Des weiteren sollten VARs bei ATM-Workgroups darauf achten, daß sie genügend Kompetenz besitzen, um die ATM-Workgroups in den bestehenden Token-Ring- und Ethernet-Netzen installieren zu können. Als dritter Punkt gilt, daß für VARs die Installation mehrerer ATM-Workgroups heißt, "die Infrastruktur der Kunden umzubauen - nämlich auf ATM", schildert Hein von Bay Networks die mögliche Konsequenz einer ATM-Installation. Erst wenn sie festgestellt haben, daß "die Ausrichtung stimmt, können VARs bei ATM bald gute Geschäfte machen", erklärt Jan Bause von Madge.

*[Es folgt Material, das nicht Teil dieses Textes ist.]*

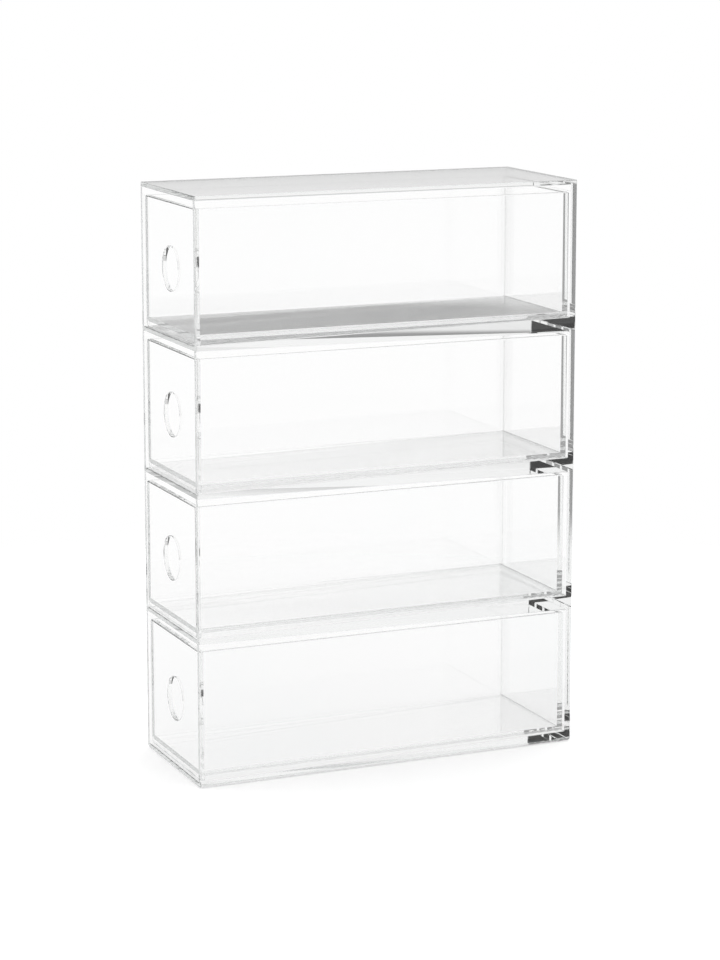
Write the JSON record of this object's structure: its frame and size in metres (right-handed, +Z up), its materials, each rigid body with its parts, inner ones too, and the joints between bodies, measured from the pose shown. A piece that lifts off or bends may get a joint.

Der ATM-Markt muß erst geschaffen werden

Daß ein vorsichtiger Einstieg von VARs bei ATM lohnen könnte, belegen Marktprognosen. So soll der gesamte ATM-Markt nach einer Fortune-500-Studie von Marktforscher IDC in den USA auf rund drei Milliarden Dollar im Jahr 2000 anwachsen. Zum Vergleich: Derzeit bewegt er sich in der Größenordnung von zirka 350 Millionen Mark, und es sei daran erinnert, daß LAN-Installationen so gut wie nicht vorhanden sind.

Der Grund: Mit den Fast-Ethernet- und Token-Ring-Lösungen wird der Bandbreitenbedarf in fast allen Fällen abgedeckt. "Wir rechnen damit, daß sich daran in etwa eineinhalb Jahren etwas ändert", erklärt DEC-Manager Becker.

Angesichts der Gesamtperspektive aber ist es nur verständlich, daß alle Netzwerker, die sich von dem ATM-Kuchen ein dickes Stück reservieren wollen, bereits jetzt der Startschuß zu ATM erfolgt ist. "Nur wenn wir den Markt jetzt aktiv angehen, werden wir in Zukunft ernsthafte Player sein", erklärt Harald Zapp, Channel Manager bei der Cisco Systems GmbH in Frankfurt.

Bei Madge schließlich setzt man voll auf ATM. "Wir sind uns sicher, daß für Unternehmen der PC das Kommunikationsgerät schlechthin werden wird. Daten-, Sprach- und Videoübertragung werden zentrale Bestandteile des PCs sein. Und das ist nur mit Bandbreiten zu schaffen, wie ATM sie bietet", erklärt Madge-Manager Martin Taylor. So sieht das Unternehmen in der Ausrichtung auf ATM seine Zukunft im Netzwerkmarkt. Kühne Töne angesichts der ATM-Realität.